'''

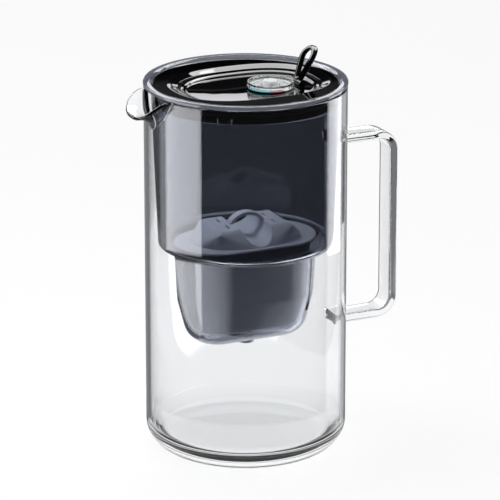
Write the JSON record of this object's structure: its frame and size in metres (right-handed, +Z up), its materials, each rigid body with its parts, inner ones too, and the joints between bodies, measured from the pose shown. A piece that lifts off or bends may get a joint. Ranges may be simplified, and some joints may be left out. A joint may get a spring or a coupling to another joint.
{
  "type": "water filter pitcher",
  "caption": "Tall glass jug with pulled pouring lip and strap handle, lift-out filter hopper with oval cartridge, and a dished lid whose fill flap has a pull ring and date dial.",
  "frame": {"origin": "centre of the flat base, where it stands on the table", "axes": "+Z up along the jug's axis, +X towards the handle, -X towards the pouring lip"},
  "size_m": [0.1843, 0.13, 0.2625],
  "materials": {
    "borosilicate_glass": "clear polished",
    "smoke_plastic": "translucent smoke grey",
    "lid_black": "high gloss black",
    "cartridge_white": "satin white",
    "cap_grey": "satin pale grey",
    "screen_white": "woven mesh",
    "carbon_media": "carbon and resin granules",
    "seal_rubber": "matt silicone",
    "pin_steel": "drawn rod",
    "disc_white": "white with coloured scale",
    "axle_plastic": "smooth",
    "clear_plastic": "clear polished plastic",
    "hub_grey": "smooth"
  },
  "bodies": {
    "jug": {"glass_jug": "borosilicate_glass", "jug_handle": "borosilicate_glass"},
    "hopper": {"hopper": "smoke_plastic"},
    "cartridge": {"cartridge_cup": "cartridge_white", "cartridge_cap": "cap_grey", "cartridge_seal": "seal_rubber", "top_screen": "screen_white", "bottom_screen": "screen_white", "filter_media": "carbon_media"},
    "lid": {"lid_shell": "lid_black", "lid_skirt": "lid_black", "lid_seal": "seal_rubber", "hinge_pin": "pin_steel"},
    "flap": {"flap_panel": "lid_black", "flap_seal": "seal_rubber", "ring_pin": "pin_steel", "dial_disc": "disc_white", "dial_axle": "axle_plastic"},
    "dial": {"dial_knob": "clear_plastic", "dial_hub": "hub_grey"},
    "ring": {"pull_ring": "lid_black"}
  },
  "joints": [
    {"name": "hopper_lift", "type": "slide", "parent": "jug", "child": "hopper", "axis": [0, 0, 1], "range_m": [0, 0.18]},
    {"name": "cartridge_lift", "type": "slide", "parent": "hopper", "child": "cartridge", "axis": [0, 0, 1], "range_m": [0, 0.06]},
    {"name": "lid_lift", "type": "slide", "parent": "hopper", "child": "lid", "axis": [0, 0, 1], "range_m": [0, 0.06]},
    {"name": "flap_open", "type": "hinge", "parent": "lid", "child": "flap", "pos_m": [-0.0425, 0, 0.23905], "axis": [0, -1, 0], "range_deg": [0, 100]},
    {"name": "ring_fold", "type": "hinge", "parent": "flap", "child": "ring", "pos_m": [0.0363, 0, 0.23885], "axis": [0, 1, 0], "range_deg": [-54, 44]},
    {"name": "dial_turn", "type": "hinge", "parent": "flap", "child": "dial", "pos_m": [0.0174, 0, 0.2398], "axis": [0, 0, 1], "continuous": true}
  ]
}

'''

*AIM OF THE EXERCISE*
How many lines of the data hold the string "joints"? Reply with the number alone.

*WORKED ANSWER*
2